Facing a New Rival in Green Arena
Staff Reporter of the Wall Street Journal, November, 2000
(permission granted to use this story)
Farming on the environmental high ground is getting crowded with more growers producing organic foods and a rise in consumer interest in produce from ecologically friendly farms, producers in the Northwest, mainly in Oregon, are trying to stake out even greener pastures. By adhering to the so-called sustainable-agriculture movement, these farmers preach a holistic approach to agriculture, pledging to improve soil, reduce pesticides and treat farm workers fairly.
The sustainable movement is still in its infancy, but it's sparking nervousness among organic farmers. For one thing, sustainable farming – which tries to limit the use of synthetic input – can be less expensive than organic farming, which prohibits the use of synthetics. In addition, organic farmers fear that consumers will be confused about yet another label targeting environmentally conscious people.
Oregon has about 660 organic farms, according to Oregon Tilth, the state's largest organic certification agency. Meanwhile, Oregon's biggest sustainable-agriculture certification agency, the Food Alliance, has certified 40 farms in both Oregon and Washington. "People not used to having that kind of competition" are edgy about it, says Ann Woods, president of Organic Alliance, a St.Paul, Minnesota, organization that sponsors organic product promotion and educational efforts in supermarkets.
Adding to Pressure
Oregon's organic farmers also see the sustainable movement hurting them on one side while they get battered on the other side, by big corporate farms moving into organic-food production. "Fall between the two and you're going to get squeezed," says David DeCou, general manager for Eugene distributor Organically Grown Co (email@example.com). "Everybody is trying to figure out how to make a niche for themselves to get a better price."
Organic farmers have had a nice niche. U.S. Consumers buy about $6 billion worth of organic products annually, with sales growing 15% to 20% yearly, according to Bellevue based research firm Hartman Group Inc.
Sustainable agriculture battles organics for green consumers
So what's the difference between organic and sustainable? The primary focus of organic food production is on prohibiting the use of synthetic fertilizers, herbicides, fungicides and insecticides, says John Foster, certification director for Oregon Tilth. Sustainable agriculture does not have a uniformly accepted definition, but rather a broad statement of commitment to environmentally and determined devotees. There are no reliable data on sustainable sales, but the anecdotal evidence that sustainable products are making inroads at the expense of their organic and traditional competitors.
"We believe that in time it well be viewed as a superior farming approach to either organic or conventional systems," declares Karla Chambers, vice president of Stahlbush Island Farms Inc. in Corvalis. Her farm strives for innovative ways of going easy on the soil, for instances by creating lighter machines for tiling and fertilizing.

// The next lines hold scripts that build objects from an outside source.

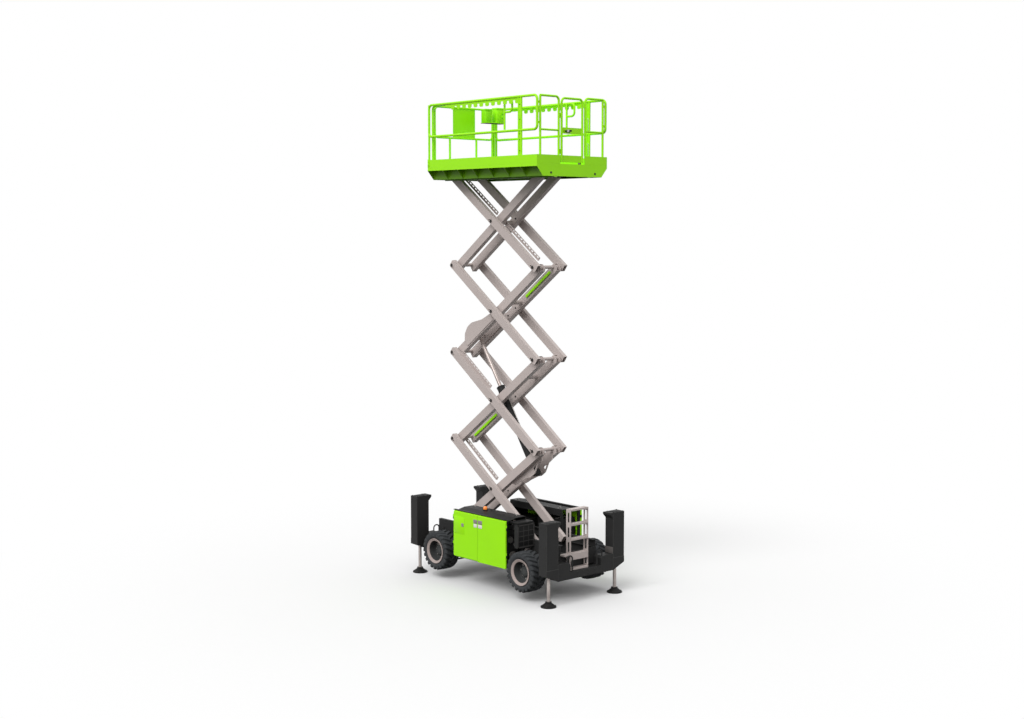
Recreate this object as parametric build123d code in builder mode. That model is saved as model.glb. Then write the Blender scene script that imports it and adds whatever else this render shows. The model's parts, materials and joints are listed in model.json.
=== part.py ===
from build123d import *
import math
import os

# Rough-terrain scissor lift on four outriggers.  Millimetres, +X forward, +Y to the machine's
# left, +Z up, origin on the ground under the middle of the outrigger feet.

# ---------------------------------------------------------------- scissor stack
STAGES = 4
ARM_LENGTH = 2632.0            # pin to pin
REST_ANGLE = 36.17             # slope of the arms as modelled, degrees
BASE_PIN_X = 1297.0            # fixed pins, at the front
BASE_PIN_Z = 886.0
ARM_DEPTH = 145.0
PIN_EDGE = 41.0                # from a pin line to the near edge of its arm
ARM_WALL = 8.0
INNER_WIDTH = 100.0
INNER_FACE_Y = 232.0           # outboard face of the inner arms
OUTER_WIDTH = 70.0
ARM_GAP = 40.0                 # between an inner arm and the outer arm beside it
TOP_INNER_INSET = 6.0          # each side of the top inner tubes, clear of the hump plates
OUTER_END = (95.0, 42.0)       # arm beyond its pins: (bottom end, top end)
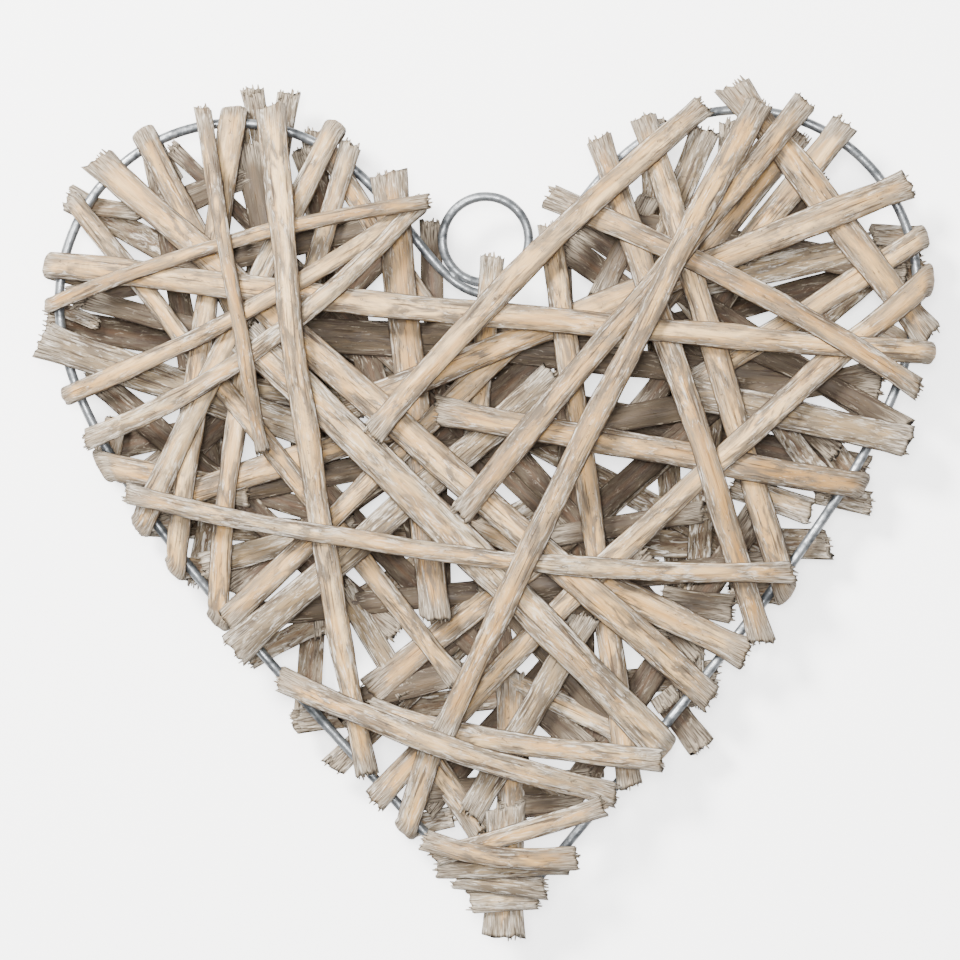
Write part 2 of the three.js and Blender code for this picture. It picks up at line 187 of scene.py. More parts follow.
# What a mask has where nothing adds to it
grainLeast = {
    "grey": 0.55, "stain": 0.2, "limeFibre": 0.2, "lime": 0.12, "crack": 0.25, "pithLime": 0.1,
    "rough": 0.5,
}
grainHeight = {"fibre": 0.5, "streak": 0.5, "stain": 0.6, "crack": -0.35, "end": 1.6}
pithLineTint = colour(84, 60, 40)
endDarkTint = colour(74, 64, 54)
endPaleTint = colour(162, 149, 131)


def makeGrainGroup():
    tree = bpy.data.node_groups.new("willowGrain", "ShaderNodeTree")
    sockets = (
        ("INPUT", "NodeSocketVector", ("Grain",)),
        ("INPUT", "NodeSocketFloat", ("Across", "Pith", "End")),
        ("INPUT", "NodeSocketColor", ("Warm", "Tan", "Grey", "Lime", "Dark")),
        ("INPUT", "NodeSocketFloat", ("Weathering", "Liming")),
        ("OUTPUT", "NodeSocketColor", ("Color",)),
        ("OUTPUT", "NodeSocketFloat", ("Roughness", "Height")),
    )
    for way, kind, names in sockets:
        for name in names:
            tree.interface.new_socket(name, in_out=way, socket_type=kind)
    given = addNode(tree, "NodeGroupInput").outputs
    out = addNode(tree, "NodeGroupOutput")
    across = given["Across"]

    def times(a, b):
        return addMath(tree, "MULTIPLY", a, b)

    def plus(a, b):
        return addMath(tree, "ADD", a, b)

    def share(value, name):
        return times(value, grainShare[name])

    def ramp(value, name):
        return addRamp(tree, value, *grainRamp[name])

    def band(value, name):
        return addBand(tree, value, *grainRamp[name])

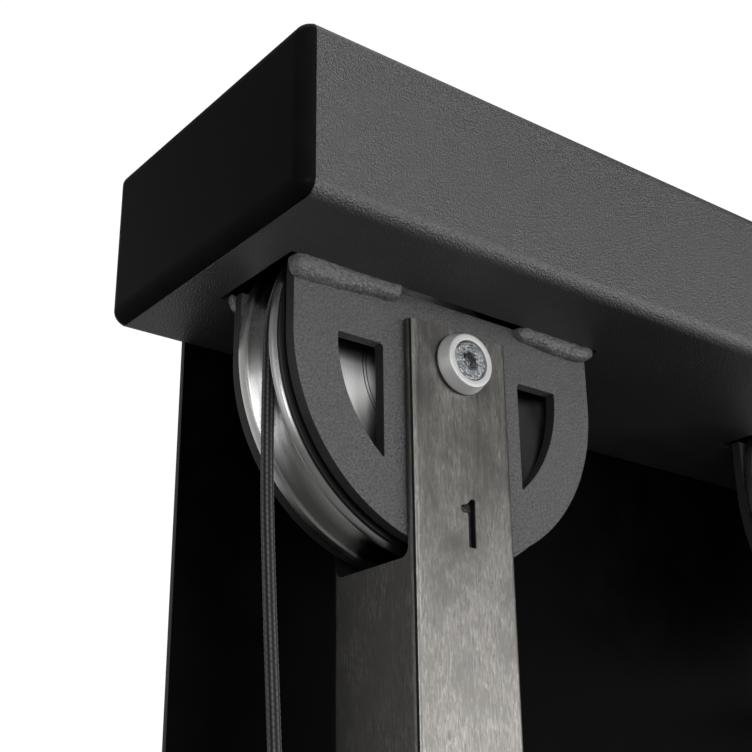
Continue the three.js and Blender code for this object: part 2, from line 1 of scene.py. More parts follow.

A few certification agencies are setting their own, sometimes differing, standards for sustainable farming. For example, the Food Alliance, which is nonprofit and based in Portland, requires farms to submit plans that give details of their management in conserving water, reducing negative impact to the environment and proving a commitment to fair and safe labor practices. Although these farms must show how they would strive to avoid using synthetic insecticides, herbicides and other pesticides, the Food Alliance doesn't prohibit their use.
organic food sales are growing at 15-20% per year
At least one store manager says Food Alliance-branded foods are making headway among his produce. At Lambs Thriftway on Oleson Road in Southwest Portland, Food Alliance-branded products make up about 15% to 20% of total produce sales a month in the summer, says Paul Widerburg, the store's produce manager. To be sure, at that particular store, the Food Alliance brand is getting a little help. The market hangs banners, hands out brochures and puts up displays throughout the section to promote the brand. Managers at two other Portland grocery stores say Food Alliance-brand produce sales are too new to tally but are lower than organic sales.
Mr. Widerburg says organic farmers haven't complained that the store doesn't similarly promote their offerings, which are kept in a separate section. Food Alliance foods are spread throughout the produce bins. Organic sales make up about 8% to 9% of produce sales in the summer, he says. Anyway, he says, considering that organic sales are still going up, it's the traditional farmers who should worry, because the Food Alliance label incorporates ideals — such as the emphasis on fair wages — that many consumers want to uphold. "If I have a choice to buy a Food Alliance product, I'll bring it in." he says, "because I want to be the guy wearing the white hat."
Still, not everybody is able to tell exactly what they're buying, says Danielle Jones, produce manager at Food Front Cooperative Grocery in Northwest Portland, which has been promoting sustainable foods along with organic for several months. "To some people they're just buying it because there's a label, they're not actually going through the process of [differentiating] this is organic and this is sustainable," she says.
Ms. Woods of Organic Alliance says organic farmers should not be overly concerned about a new competitive threat from sustainable agriculture. "It's one of those things where a rising tide rises all boats," she says. "The more choices possible the better."